New building on fairgrounds bears Dahm name

Published: Wednesday, July 31, 2013 5:30 a.m. CDT
(Kyle Grillot –
Jane Dahm (right) and Judy Porter organize the antiques area of building D at the McHenry County Fairgrounds on Tuesday. Dahm's family has been involved with the McHenry County Fair since the 1920s and now she contributes to the fair in the antique show and has passed down the tradition to her grandchildren who show in the 4-H competitions. Dahm's family will be recognized this year with the dedication of a new beef barn named in memory of her late husband, George.

WOODSTOCK – For decades, McHenry County Fair-goers have been nearly guaranteed to see three things: livestock, antiques and someone from Jane Dahm's family.

With roots in the fair going back to the 1920s, the 82-year-old and her family have been as synonymous with the five-day fest as the 4-H competitions they helped organize throughout the years. That's why the newest building on the fairgrounds will be named the George Dahm Memorial Beef Barn in honor of her husband, who died in 2005.

The 2013 McHenry County Fair begins Wednesday and runs through Sunday at the fairgrounds, located at the corner of Route 47 and Country Club Road in Woodstock.

Dahm said she and her husband had saved money to donate to the fair to build a small beef barn, but outside donations led to the construction of a large, state-of-the-art barn that will be used for 4-H livestock competitions.

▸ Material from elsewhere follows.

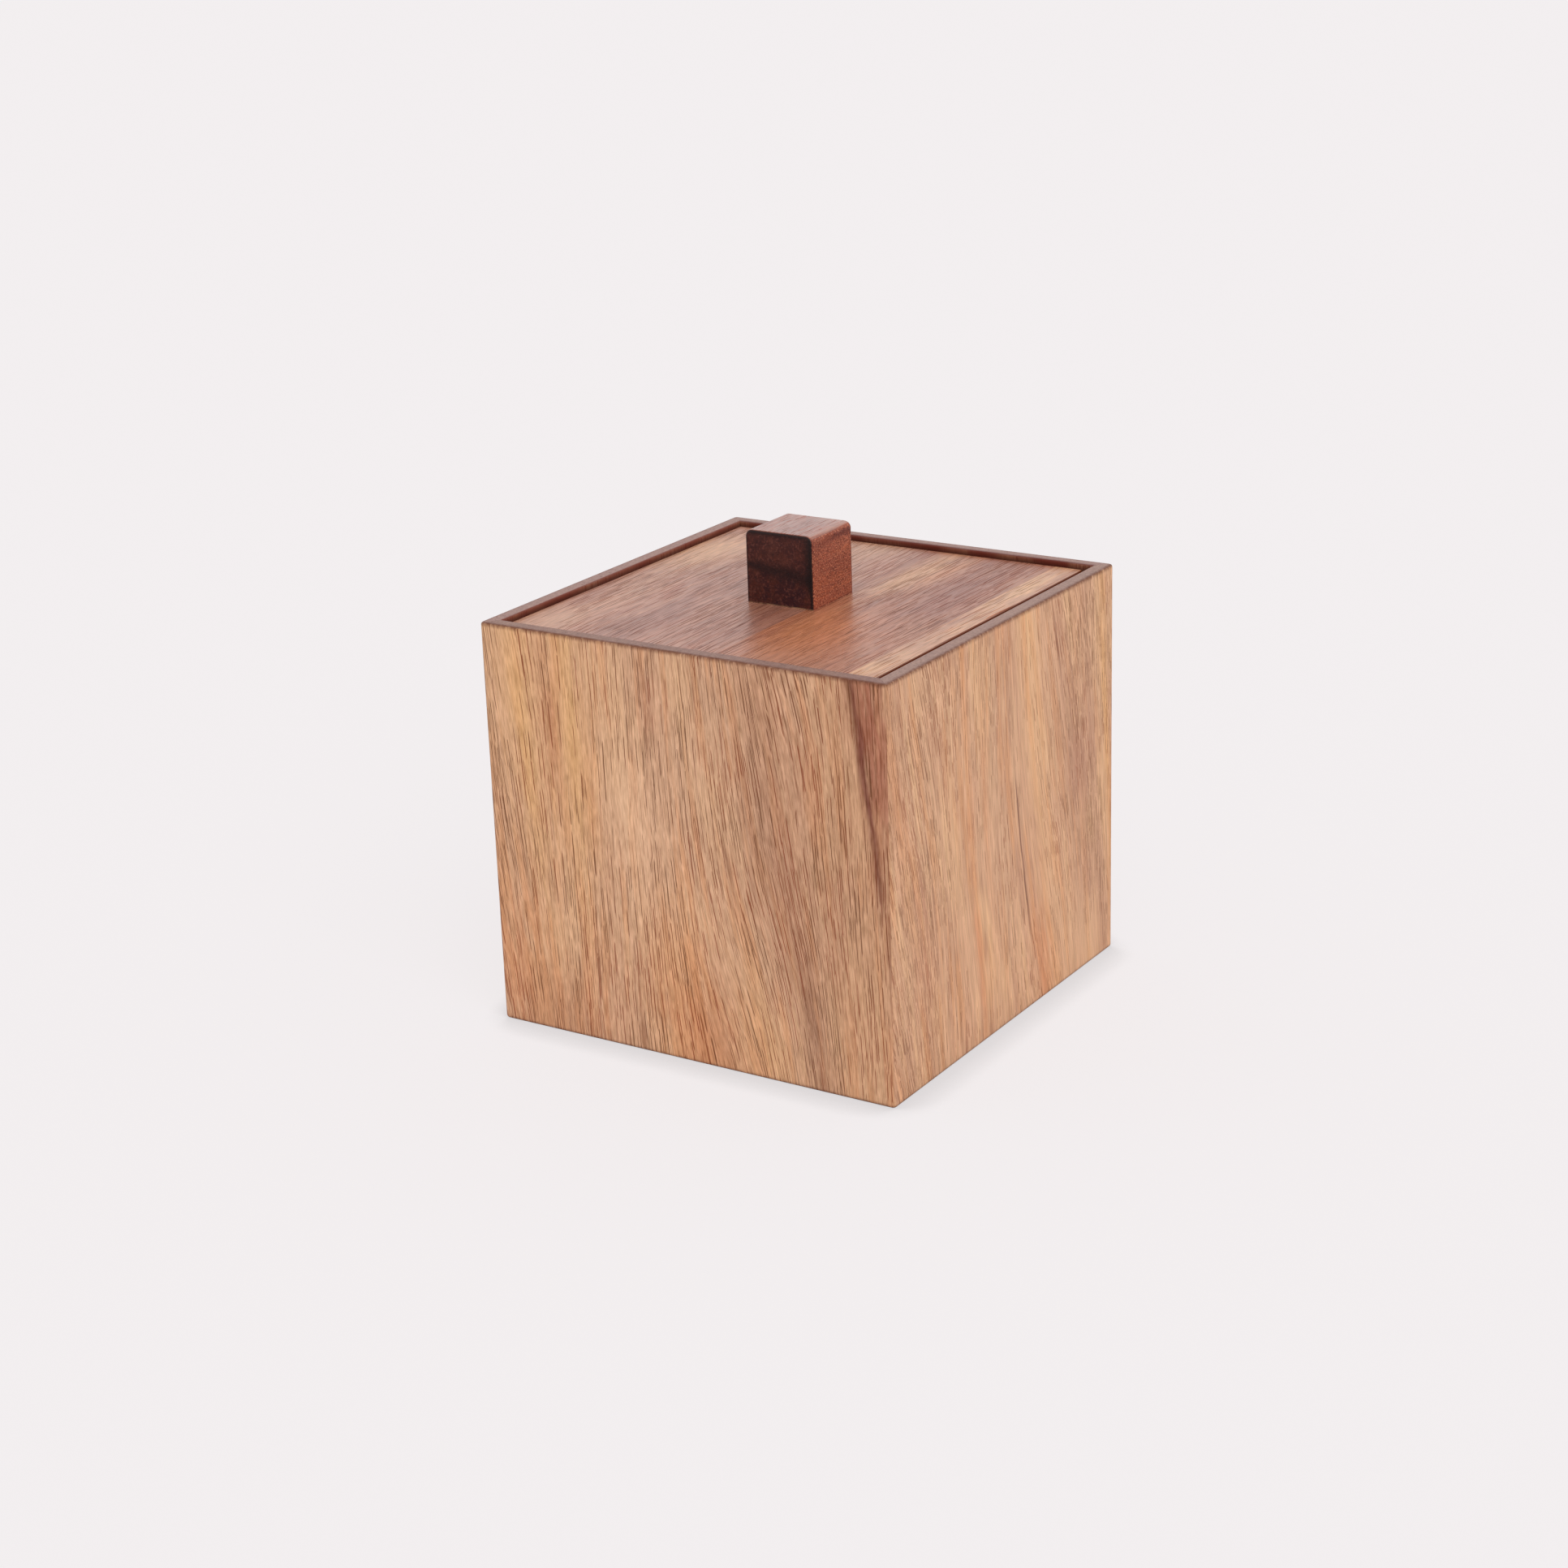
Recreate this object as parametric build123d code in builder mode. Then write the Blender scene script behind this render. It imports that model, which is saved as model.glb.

She said the dedication ceremony planned for 6 p.m. Wednesday is a priceless gesture to her family, who first became involved with the fair in the 1920s when her father served as secretary.

"We've always been involved with this fair and had children and grandchildren that would show in the 4-H competitions," she said. "They're all coming Wednesday for the dedication. It means a lot to all of us."

Frank Kearns, a volunteer organizer for the fair, said he remembers George Dahm helping him show his livestock when he was a child in the 4-H competition at the fair.

Kearns said it is obvious how much the Dahms have meant to the 4-H and agricultural community, as tens of thousands of dollars have been donated and companies have freely given dirt, concrete, limestone and other materials for the building to become a reality.

The new facility will provide more growth opportunities for 4-H, Kearns said, continuing a strong trend that saw the organization increase its youth membership from 480 people to 780 in a couple of years.

"The Dahms have been involved in the 4-H forever and Jane is still very active," Kearns said. "It's absolutely great to see and it's not only a huge addition but really the focal point of the fairgrounds."

Ken Bauman, president of the fair board of directors, said the building could be used year-round because most of the features can be easily removed and set up, which allows the building to be used for commercial purposes, such as company picnics or 4-H events, such as some of the science programs it offers.

The new facility is the second in two years after volunteers raised money in 2012 for a new swine barn that was dedicated to the memories of three young Huntley 4-H members who died in separate incidents less than three years apart.

Bauman said the facility upgrades became a priority after it was determined that a discussed move to Route 14 near Lake Shore Drive stalled and would not be feasible in the near future.

"When you talk about moving all the infrastructure, that is just a lot of money that we never see ourselves getting back," he said of the decision to stay at the fairgrounds. "But we keep growing here."

Chris Dahm, a former board president of the fair, said there is no greater honor than having his father's legacy memorialized by the fair. Like his family, he said the building and fair would not be possible without the volunteers that come back every year to help from the time they are 7 to 70.

It is that deep connection those involved with the fair have that will keep it alive as it evolves throughout the years.

"The great thing about the building is whether it's showing cattle or photography, this building was made for multiple uses and can change as the fair changes," Chris Dahm said. "It was a lot of hard work from a lot of people, and we are just excited to finally see it come to fruition."